In 2007, Matthew Yglesias, then a blogger for The Atlantic, wrote of the by-then-bitter feeling of having read Pollack’s book and become “convinced as a result that the United States needed to, well, invade Iraq in order to dismantle Saddam Hussein’s advanced nuclear weapons program (the one he didn’t actually have).”

2020: Pollack told New York Times reporters that assassinating Soleimani means that “Iraqi politicians will be less fearful of Iran and more willing to listen to the Americans.” The Iranians in Iraq, Pollack said, will be unsure of what to do next without their leader.

Pollack’s predictions didn’t hold up for long. Two days after the Times published its story, Iraq’s parliament voted to expel U.S. troops from the country. The resolution was backed by Shiite lawmakers while several Sunni and Kurdish lawmakers boycotted the parliamentary meeting. Two days after the vote, Iran launched missiles at bases in Iraq that house U.S. soldiers in retaliation for the Soleimani strike. 

Joe Lieberman

2003: Then-Democratic Sen. Lieberman was one of the lawmakers who voted to authorize the Iraq War and who steadfastly defended his position long after it became clear that the invasion was a mistake. “I think the world is a lot better off, notwithstanding all the problems in Iraq,” Lieberman told MSNBC in 2015 after the Islamic State took control of parts of that country. “I think the world is better off and the region is better off and the people of Iraq are better off.” 

2020: Assassinating Soleimani was “bold and unconventional,” Lieberman wrote in a Wall Street Journal op-ed criticizing Democrats for not sufficiently praising the move. Killing Soleimani won’t lead to more war, Lieberman argued. On the contrary, he wrote, it will show Iranian leaders (and also North Korea’s Kim Jong Un) “our willingness to kill” and give them “much to fear.” 

Barry McCaffrey

2003: McCaffrey, a retired four-star Army general and drug czar in the Clinton administration, was part of the Committee for the Liberation of Iraq, a group that parroted Bush administration talking points and encouraged the public to support regime change. Days before the invasion, NBC’s Tom Brokaw asked him if he had any concerns about going to war. “Well, I don’t think I have any real serious ones,” McCaffrey said. 

2020: “The days ahead are going to be perilous because our only good response at this point is an overwhelming dominance of U.S. air and naval power that can be employed against the Iranian homeland,” McCaffrey said on MSNBC after the Iranian missile attacks on the U.S. bases in Iraq. “When that goes, we’re really into high-intensity warfare with the Iranians.” 

Tom Friedman

2003: The Iraq War was “unquestionably worth doing,” Friedman, a New York Times columnist, told talk show host Charlie Rose in a May 2003 interview. According to Friedman, there was a “terrorism bubble” in the 1990s that led to the Sept. 11 attacks. Saddam Hussein was not involved in those attacks, but that appears to have been irrelevant to Friedman.
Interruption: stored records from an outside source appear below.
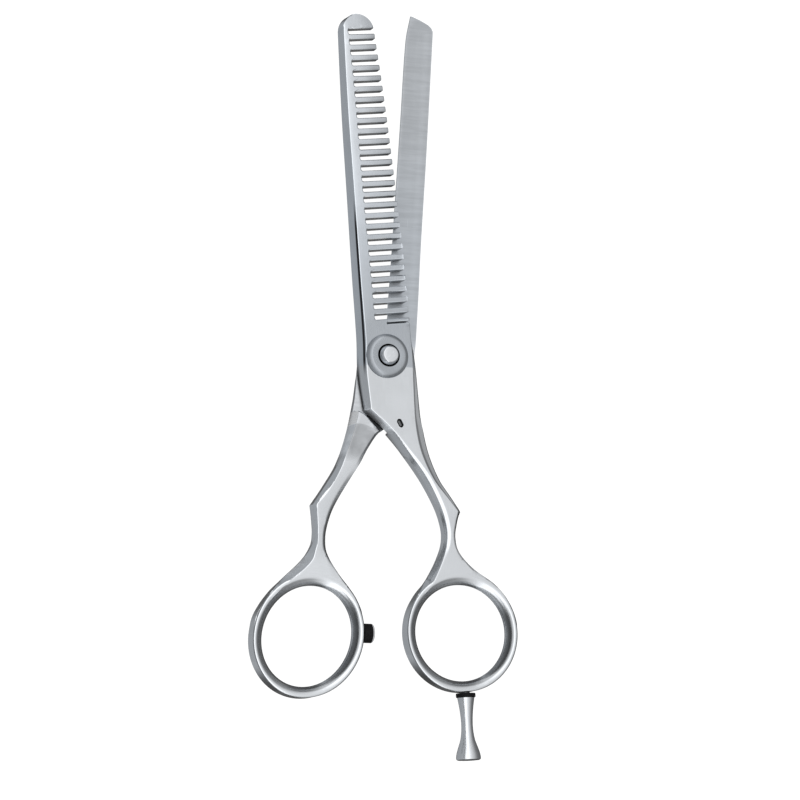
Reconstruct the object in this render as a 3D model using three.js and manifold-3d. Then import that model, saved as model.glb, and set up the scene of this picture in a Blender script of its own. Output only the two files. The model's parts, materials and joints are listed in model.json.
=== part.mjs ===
// Thinning shears: a toothed half and a plain half that cross on a pivot screw, with a tension
// nut under the pivot, a rubber bumper on the plain half's ring and a screw-in finger rest on
// the toothed half's ring. Millimetres, +Z up, +Y towards the blade tips. The shears lie flat
// and part open, toothed half on top.
// The origin is the centre of the tension nut's flat underside, on the pivot axis.

import * as THREE from 'three';
import { ParametricGeometry } from 'three/addons/geometries/ParametricGeometry.js';
import { mergeVertices } from 'three/addons/utils/BufferGeometryUtils.js';
import Module from 'manifold-3d';

const wasm = await Module();
wasm.setup();

// ---- Driving dimensions ----

const PARTING_HEIGHT = 5.8; // parting plane between the halves, above the nut's underside
const RUNNING_GAP = 0.05; // from the parting plane to each half's ride face
const LOFT_STEP = 2.6; // length of one loft segment along a half

const TIP_Y = 78.2; // where both blades are still full width, just past their tips
// The toothed blade's rounded end, at its foot and where its walls reach the height given.
const TIP_FOOT = { x: -6.65, y: 72.75, radius: 3.95, z: 0 };
const TIP_HEAD = { x: -6.3, y: 73.3, radius: 3.62, z: 4 };

const TEETH = { slots: 28, width: 1.25, topY: 72.96, topX: -4.96, bottomY: 8.86, bottomX: -0.23 };
const SLOT_RISE = THREE.MathUtils.degToRad(8); // slots climb towards the tooth tips
const SLOT_ROOT_RADIUS = 0.35;
const END_SLOT = { x: 0.1, y: 7.35, width: 0.45 };

const WALL_HALF_HEIGHT = 0.95; // upright part of the handles' side walls
const RING_HALF_WIDTH = 1.22;
const RING_HALF_HEIGHT = 1.9;
const TOOTHED_RING = { x: 18.2, y: -59.7, alongTilt: 11.72, acrossTilt: 11.72, tilt: 0 };
const PLAIN_RING = {
  x: -17.3,
  y: -61.6,
  alongTilt: 12.45,
  acrossTilt: 11.05,
  tilt: THREE.MathUtils.degToRad(-31),
};

const SCREW_RADIUS = 2.0;
const THREAD_RADIUS = 1.6;
const SCREW_FLANGE = { radius: 3.4, thickness: 0.5 };
const BUTTON = { baseRadius: 2.25, topRadius: 1.85, top: 5.6 };
const BUSH_RADIUS = 2.7;
const DISC = { bottom: 3.05, height: 1.15, baseRadius: 4.85, topRadius: 4.2, holeRadius: 2.5 };
const GLIDE = { radius: 4.1, holeRadius: 2.9, thickness: 0.35 };
const PLAIN_BORE_RADIUS = 2.08;
const FIT_GAP = 0.05; // radial clearance of a running fit
const STACK_GAP = 0.04; // between the flat pieces stacked under the pivot
const THRUST = { radius: 4.3, thickness: 0.35 };
const SPRING = { radius: 4.0, thickness: 0.25, rise: 0.3 };
const NUT = { radius: 3.55, knurlDepth: 0.16, knurls: 18, boreDepth: 1.2, chamfer: 0.3, faceRadius: 3 };
const EDGE = 0.15; // small chamfer on turned pieces

// A small plain obround pocket in the toothed half's shank.
const MARK = { x: 3.2, y: -14.6, radius: 0.62, halfLength: 0.4, floor: 2.45, lean: -60 };

const BUMPER = { y: -60.5, radius: 2.1, tipX: -2.25, dome: 0.25, stemRadius: 0.9, stemLength: 1.5 };
const REST_ROOT = { x: 19.45, y: -72.55 }; // where the finger rest meets the ring
const REST_LEAN = THREE.MathUtils.degToRad(2.6); // the rest leans towards +X at its end
const REST_LENGTH = 13.6;
const REST_END = { rimRadius: 2.72, rimHeight: 0.5, edgeRadius: 2.4, flatRadius: 1.5 };
const REST_WASHER = { radius: 2.15, thickness: 0.95, top: -0.12 };
const REST_STUD = { radius: 0.9, length: 1.7 }; // its threaded end, in the ring
const STUD_CLEARANCE = 0.08;

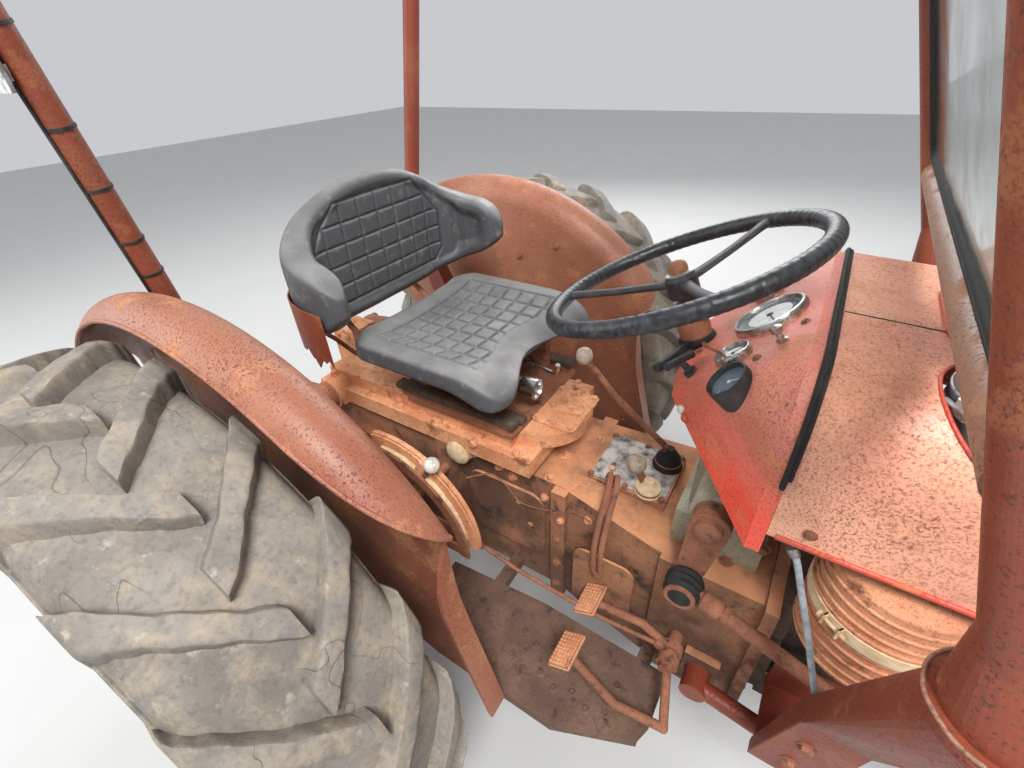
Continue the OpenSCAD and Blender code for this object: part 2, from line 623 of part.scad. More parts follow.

“What we needed to do was to go over to that part of the world, I’m afraid, and burst that bubble,” Friedman told Rose. “We needed to go over there basically and take out a very big stick, right in the heart of that world, and burst that bubble. And there was only one way to do it. … What they needed to see was American boys and girls going house to house, from Basra to Baghdad, and basically saying, ‘Which part of this sentence don’t you understand? … Well, suck on this.’”

2020: “One day they may name a street after President Trump in Tehran” for killing Soleimani, Friedman predicted in a New York Times column. He went on to admit that he had no idea what would happen next in the Middle East, but what he did know was that Mother Nature would punish the region with climate change for “celebrating self-promoting military frauds.”

Bret Stephens

2003: As editor-in-chief of The Jerusalem Post, Stephens named Iraq War architect Paul Wolfowitz the newspaper’s 2003 “Man of the [Jewish] Year” for authoring the “doctrine of preemption, which framed the war in Iraq and which, when it comes to it, will underpin U.S. action against other rogue states.” In 2008, Stephens declared victory in Iraq and bragged about winning a $100 bet with political scientist Francis Fukuyama over whether Iraq would be a “mess” five years after the invasion.

2020: The problem with Trump’s Iran policy is that he didn’t use military action sooner, Stephens argued in a New York Times column. Going forward, the U.S. should show a willingness to negotiate over Iran’s “regional aggression and expanding nuclear program” in exchange for sanctions relief, Stephens advised, failing to mention that Trump had willfully tanked a similar agreement. The U.S. should also threaten “deliberately disproportionate retaliation to any Iranian aggression, no matter whether it’s carried out by Iran or its proxies, and no matter whether it aims at us or our allies,” Stephens concluded.